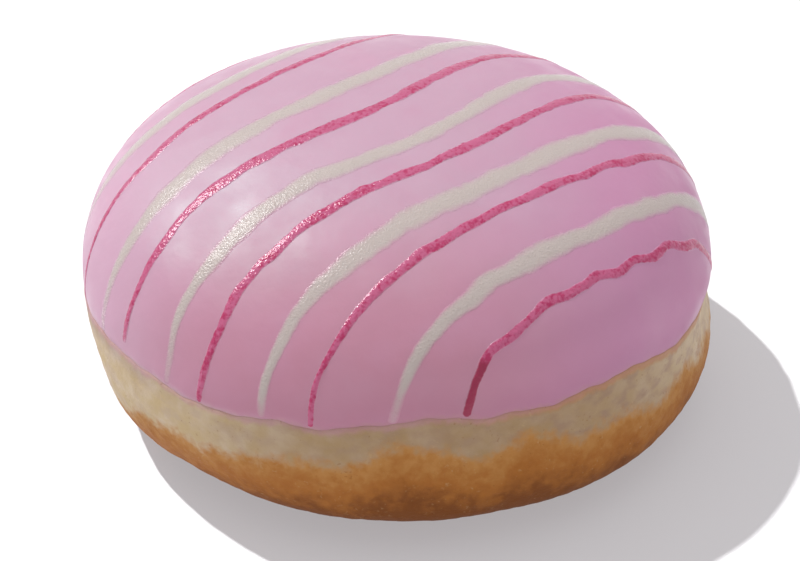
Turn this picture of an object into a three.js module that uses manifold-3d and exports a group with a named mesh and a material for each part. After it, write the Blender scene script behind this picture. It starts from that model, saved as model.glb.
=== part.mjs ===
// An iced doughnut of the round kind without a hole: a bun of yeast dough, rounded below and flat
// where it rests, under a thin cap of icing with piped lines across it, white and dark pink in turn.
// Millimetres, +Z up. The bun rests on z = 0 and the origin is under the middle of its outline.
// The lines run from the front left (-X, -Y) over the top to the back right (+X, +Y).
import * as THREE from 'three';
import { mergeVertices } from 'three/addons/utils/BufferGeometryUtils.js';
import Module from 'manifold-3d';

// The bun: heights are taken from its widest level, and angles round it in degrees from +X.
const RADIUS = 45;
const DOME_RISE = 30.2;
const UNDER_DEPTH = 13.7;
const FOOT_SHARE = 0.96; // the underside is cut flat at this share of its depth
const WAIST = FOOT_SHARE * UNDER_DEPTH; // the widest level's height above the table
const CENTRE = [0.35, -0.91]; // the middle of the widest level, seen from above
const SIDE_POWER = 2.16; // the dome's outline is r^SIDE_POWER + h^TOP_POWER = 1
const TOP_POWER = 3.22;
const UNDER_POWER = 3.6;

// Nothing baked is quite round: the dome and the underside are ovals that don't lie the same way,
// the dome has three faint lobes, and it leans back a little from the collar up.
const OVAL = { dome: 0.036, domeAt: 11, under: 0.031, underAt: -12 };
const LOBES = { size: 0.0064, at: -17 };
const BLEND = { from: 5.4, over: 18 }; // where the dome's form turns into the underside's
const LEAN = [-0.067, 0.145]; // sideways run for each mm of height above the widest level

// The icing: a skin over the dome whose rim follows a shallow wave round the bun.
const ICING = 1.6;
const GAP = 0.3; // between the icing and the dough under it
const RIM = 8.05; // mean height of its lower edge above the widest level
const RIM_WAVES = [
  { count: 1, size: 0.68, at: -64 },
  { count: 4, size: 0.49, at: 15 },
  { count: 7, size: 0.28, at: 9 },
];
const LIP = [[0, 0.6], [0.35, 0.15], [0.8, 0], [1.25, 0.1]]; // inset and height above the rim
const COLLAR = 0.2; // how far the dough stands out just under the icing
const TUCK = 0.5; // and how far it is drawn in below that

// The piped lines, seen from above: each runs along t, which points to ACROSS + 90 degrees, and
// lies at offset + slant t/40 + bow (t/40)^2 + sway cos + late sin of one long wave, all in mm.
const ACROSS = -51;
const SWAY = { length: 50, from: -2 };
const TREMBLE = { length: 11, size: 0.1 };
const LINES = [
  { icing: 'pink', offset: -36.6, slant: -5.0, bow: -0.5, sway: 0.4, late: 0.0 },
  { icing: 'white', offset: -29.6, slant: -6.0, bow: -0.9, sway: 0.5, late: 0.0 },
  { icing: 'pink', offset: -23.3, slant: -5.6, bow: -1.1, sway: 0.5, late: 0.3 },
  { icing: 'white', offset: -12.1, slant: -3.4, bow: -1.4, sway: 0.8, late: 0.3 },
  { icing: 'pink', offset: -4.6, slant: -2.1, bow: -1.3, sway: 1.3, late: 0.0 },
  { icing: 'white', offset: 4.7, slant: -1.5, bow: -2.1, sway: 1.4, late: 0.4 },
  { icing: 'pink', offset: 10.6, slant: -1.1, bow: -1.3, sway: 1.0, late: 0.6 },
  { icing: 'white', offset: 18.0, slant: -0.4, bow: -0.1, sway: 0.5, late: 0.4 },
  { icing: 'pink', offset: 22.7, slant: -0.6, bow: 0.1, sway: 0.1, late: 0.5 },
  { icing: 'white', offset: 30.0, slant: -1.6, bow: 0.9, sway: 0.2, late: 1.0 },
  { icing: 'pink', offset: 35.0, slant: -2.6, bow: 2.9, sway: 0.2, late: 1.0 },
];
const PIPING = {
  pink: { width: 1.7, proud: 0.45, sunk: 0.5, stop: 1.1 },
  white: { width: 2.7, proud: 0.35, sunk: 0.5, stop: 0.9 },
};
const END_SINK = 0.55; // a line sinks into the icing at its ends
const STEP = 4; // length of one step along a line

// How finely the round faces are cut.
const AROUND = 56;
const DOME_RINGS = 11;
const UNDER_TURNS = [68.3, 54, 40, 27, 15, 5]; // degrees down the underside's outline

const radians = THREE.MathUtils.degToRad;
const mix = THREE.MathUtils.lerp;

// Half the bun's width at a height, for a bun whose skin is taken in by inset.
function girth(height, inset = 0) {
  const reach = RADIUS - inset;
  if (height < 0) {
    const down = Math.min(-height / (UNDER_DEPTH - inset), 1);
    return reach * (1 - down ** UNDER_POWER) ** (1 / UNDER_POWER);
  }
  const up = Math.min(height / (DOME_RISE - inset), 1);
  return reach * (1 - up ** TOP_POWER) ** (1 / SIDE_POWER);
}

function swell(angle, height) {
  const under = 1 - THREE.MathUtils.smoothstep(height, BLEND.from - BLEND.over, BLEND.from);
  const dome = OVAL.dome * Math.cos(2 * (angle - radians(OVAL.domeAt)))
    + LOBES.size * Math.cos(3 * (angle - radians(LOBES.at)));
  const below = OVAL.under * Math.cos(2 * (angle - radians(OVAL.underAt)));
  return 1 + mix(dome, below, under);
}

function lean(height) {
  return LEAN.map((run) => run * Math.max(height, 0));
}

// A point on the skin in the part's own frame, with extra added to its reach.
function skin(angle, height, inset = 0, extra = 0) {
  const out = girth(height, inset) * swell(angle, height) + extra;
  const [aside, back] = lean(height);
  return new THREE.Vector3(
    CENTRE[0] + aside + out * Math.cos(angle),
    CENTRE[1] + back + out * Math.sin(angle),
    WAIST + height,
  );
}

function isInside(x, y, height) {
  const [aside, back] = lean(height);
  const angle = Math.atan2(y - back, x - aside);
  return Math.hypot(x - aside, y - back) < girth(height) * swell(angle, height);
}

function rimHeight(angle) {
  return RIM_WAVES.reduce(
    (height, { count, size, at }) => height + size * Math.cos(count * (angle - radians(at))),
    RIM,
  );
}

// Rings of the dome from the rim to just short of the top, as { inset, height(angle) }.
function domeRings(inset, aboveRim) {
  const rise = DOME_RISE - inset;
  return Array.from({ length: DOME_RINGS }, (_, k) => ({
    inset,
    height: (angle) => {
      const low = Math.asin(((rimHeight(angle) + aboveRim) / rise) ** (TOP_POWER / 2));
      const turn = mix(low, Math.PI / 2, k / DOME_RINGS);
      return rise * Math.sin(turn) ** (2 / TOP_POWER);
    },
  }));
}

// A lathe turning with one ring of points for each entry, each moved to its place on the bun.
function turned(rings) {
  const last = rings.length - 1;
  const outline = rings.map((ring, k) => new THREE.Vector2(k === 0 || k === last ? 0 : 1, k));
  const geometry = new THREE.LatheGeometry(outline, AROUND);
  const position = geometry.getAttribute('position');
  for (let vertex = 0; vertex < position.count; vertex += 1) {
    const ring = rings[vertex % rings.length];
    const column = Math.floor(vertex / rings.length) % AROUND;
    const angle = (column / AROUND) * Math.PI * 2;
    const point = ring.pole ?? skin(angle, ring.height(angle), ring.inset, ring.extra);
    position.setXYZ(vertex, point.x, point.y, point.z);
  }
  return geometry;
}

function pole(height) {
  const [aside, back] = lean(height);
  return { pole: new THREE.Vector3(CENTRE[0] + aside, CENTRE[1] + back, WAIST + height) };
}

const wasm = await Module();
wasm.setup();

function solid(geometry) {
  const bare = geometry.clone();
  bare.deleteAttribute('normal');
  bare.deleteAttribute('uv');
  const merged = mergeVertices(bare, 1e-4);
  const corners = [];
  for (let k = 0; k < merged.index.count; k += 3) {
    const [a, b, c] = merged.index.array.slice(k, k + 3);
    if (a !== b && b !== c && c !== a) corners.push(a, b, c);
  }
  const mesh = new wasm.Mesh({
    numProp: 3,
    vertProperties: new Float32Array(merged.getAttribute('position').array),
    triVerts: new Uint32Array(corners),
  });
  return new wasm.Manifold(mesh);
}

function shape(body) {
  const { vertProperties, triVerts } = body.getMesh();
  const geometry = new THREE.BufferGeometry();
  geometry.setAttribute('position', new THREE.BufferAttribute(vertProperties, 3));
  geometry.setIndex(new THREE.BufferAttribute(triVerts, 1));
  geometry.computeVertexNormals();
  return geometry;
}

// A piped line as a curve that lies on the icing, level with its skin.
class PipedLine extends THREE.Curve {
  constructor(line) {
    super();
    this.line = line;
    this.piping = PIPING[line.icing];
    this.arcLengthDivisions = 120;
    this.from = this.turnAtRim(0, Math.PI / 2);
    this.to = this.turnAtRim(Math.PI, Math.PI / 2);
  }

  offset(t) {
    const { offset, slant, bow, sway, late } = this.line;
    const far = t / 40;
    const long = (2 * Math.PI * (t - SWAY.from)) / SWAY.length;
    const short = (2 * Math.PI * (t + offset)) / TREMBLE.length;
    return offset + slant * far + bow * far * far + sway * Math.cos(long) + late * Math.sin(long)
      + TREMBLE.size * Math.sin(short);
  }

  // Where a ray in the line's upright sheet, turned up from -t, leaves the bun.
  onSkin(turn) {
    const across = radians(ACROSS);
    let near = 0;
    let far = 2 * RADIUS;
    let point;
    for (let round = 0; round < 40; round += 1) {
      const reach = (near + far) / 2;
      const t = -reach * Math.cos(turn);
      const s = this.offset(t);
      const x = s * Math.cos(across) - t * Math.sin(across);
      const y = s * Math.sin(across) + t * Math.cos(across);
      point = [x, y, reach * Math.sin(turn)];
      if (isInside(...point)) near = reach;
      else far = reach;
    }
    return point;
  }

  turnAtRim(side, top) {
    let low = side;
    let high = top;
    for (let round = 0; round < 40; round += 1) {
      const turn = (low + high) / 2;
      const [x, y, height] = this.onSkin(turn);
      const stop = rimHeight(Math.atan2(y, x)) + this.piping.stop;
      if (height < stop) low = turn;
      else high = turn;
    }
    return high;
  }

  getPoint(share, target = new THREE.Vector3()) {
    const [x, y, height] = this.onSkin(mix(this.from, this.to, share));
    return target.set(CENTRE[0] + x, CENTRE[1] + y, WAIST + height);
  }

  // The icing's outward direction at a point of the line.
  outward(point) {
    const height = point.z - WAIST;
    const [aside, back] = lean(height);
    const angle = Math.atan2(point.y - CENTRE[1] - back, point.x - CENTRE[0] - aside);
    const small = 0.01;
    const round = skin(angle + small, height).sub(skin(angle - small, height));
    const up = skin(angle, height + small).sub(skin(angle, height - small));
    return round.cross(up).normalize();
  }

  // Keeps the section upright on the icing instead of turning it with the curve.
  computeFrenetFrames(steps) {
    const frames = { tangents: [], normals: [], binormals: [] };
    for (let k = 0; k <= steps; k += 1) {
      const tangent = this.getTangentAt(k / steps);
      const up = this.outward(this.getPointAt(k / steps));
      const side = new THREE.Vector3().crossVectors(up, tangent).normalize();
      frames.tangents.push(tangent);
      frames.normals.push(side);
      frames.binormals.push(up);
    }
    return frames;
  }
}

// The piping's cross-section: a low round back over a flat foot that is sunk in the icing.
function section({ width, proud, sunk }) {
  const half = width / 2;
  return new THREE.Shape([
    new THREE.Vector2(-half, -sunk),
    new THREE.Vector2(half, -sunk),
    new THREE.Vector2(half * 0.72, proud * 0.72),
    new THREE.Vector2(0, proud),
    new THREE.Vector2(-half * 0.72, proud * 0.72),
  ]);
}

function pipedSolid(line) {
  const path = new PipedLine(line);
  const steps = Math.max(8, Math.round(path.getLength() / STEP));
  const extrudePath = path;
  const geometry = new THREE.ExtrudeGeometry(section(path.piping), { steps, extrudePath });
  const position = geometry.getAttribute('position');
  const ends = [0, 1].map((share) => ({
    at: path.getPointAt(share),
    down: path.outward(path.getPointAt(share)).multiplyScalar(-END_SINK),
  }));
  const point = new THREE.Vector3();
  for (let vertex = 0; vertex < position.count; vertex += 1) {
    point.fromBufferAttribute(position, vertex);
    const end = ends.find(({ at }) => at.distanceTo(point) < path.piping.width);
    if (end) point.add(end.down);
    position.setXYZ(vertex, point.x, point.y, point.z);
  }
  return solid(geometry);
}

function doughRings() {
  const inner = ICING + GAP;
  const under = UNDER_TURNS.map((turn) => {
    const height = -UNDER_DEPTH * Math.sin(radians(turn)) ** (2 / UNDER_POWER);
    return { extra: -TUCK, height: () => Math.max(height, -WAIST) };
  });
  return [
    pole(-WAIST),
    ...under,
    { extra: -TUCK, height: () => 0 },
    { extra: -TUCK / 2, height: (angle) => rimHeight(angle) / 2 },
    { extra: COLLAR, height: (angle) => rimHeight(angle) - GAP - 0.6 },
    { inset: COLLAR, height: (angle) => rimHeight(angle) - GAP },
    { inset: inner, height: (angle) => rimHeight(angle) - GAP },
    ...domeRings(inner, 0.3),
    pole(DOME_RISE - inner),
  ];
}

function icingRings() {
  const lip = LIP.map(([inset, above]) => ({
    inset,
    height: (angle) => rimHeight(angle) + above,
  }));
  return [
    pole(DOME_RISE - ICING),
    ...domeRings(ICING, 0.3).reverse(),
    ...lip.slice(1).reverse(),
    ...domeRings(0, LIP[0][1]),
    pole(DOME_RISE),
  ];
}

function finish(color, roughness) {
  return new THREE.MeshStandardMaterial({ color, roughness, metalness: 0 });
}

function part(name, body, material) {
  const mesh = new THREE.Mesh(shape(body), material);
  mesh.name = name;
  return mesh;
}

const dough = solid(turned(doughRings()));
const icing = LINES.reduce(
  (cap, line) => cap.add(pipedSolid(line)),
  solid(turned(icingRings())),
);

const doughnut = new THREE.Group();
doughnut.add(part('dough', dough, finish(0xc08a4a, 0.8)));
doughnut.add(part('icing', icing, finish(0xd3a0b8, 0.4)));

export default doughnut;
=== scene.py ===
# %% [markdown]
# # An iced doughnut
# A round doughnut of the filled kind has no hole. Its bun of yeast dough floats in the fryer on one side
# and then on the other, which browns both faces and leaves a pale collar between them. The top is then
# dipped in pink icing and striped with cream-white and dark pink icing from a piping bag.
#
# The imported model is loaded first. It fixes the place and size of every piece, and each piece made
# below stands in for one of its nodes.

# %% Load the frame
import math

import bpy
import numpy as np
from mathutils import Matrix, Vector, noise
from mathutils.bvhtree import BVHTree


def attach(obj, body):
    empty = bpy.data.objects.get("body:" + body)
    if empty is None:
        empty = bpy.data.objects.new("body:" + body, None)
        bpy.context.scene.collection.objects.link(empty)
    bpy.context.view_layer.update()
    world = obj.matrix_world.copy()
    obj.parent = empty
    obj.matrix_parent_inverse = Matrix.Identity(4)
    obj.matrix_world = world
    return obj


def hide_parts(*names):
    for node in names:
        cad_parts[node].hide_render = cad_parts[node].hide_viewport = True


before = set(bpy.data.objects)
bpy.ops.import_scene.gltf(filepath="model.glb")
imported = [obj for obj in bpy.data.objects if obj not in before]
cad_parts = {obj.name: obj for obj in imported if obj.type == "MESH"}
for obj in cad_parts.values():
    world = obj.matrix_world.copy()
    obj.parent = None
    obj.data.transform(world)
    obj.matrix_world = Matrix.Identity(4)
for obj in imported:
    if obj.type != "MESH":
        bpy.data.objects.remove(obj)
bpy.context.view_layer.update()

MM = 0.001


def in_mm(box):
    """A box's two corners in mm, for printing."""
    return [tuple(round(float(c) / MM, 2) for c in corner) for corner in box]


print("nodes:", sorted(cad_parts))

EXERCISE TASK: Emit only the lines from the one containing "const dough = solid(turned(doughRings()));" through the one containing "obj.matrix_world = world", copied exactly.

COMPLETE OUTPUT:
const dough = solid(turned(doughRings()));
const icing = LINES.reduce(
  (cap, line) => cap.add(pipedSolid(line)),
  solid(turned(icingRings())),
);

const doughnut = new THREE.Group();
doughnut.add(part('dough', dough, finish(0xc08a4a, 0.8)));
doughnut.add(part('icing', icing, finish(0xd3a0b8, 0.4)));

export default doughnut;
=== scene.py ===
# %% [markdown]
# # An iced doughnut
# A round doughnut of the filled kind has no hole. Its bun of yeast dough floats in the fryer on one side
# and then on the other, which browns both faces and leaves a pale collar between them. The top is then
# dipped in pink icing and striped with cream-white and dark pink icing from a piping bag.
#
# The imported model is loaded first. It fixes the place and size of every piece, and each piece made
# below stands in for one of its nodes.

# %% Load the frame
import math

import bpy
import numpy as np
from mathutils import Matrix, Vector, noise
from mathutils.bvhtree import BVHTree


def attach(obj, body):
    empty = bpy.data.objects.get("body:" + body)
    if empty is None:
        empty = bpy.data.objects.new("body:" + body, None)
        bpy.context.scene.collection.objects.link(empty)
    bpy.context.view_layer.update()
    world = obj.matrix_world.copy()
    obj.parent = empty
    obj.matrix_parent_inverse = Matrix.Identity(4)
    obj.matrix_world = world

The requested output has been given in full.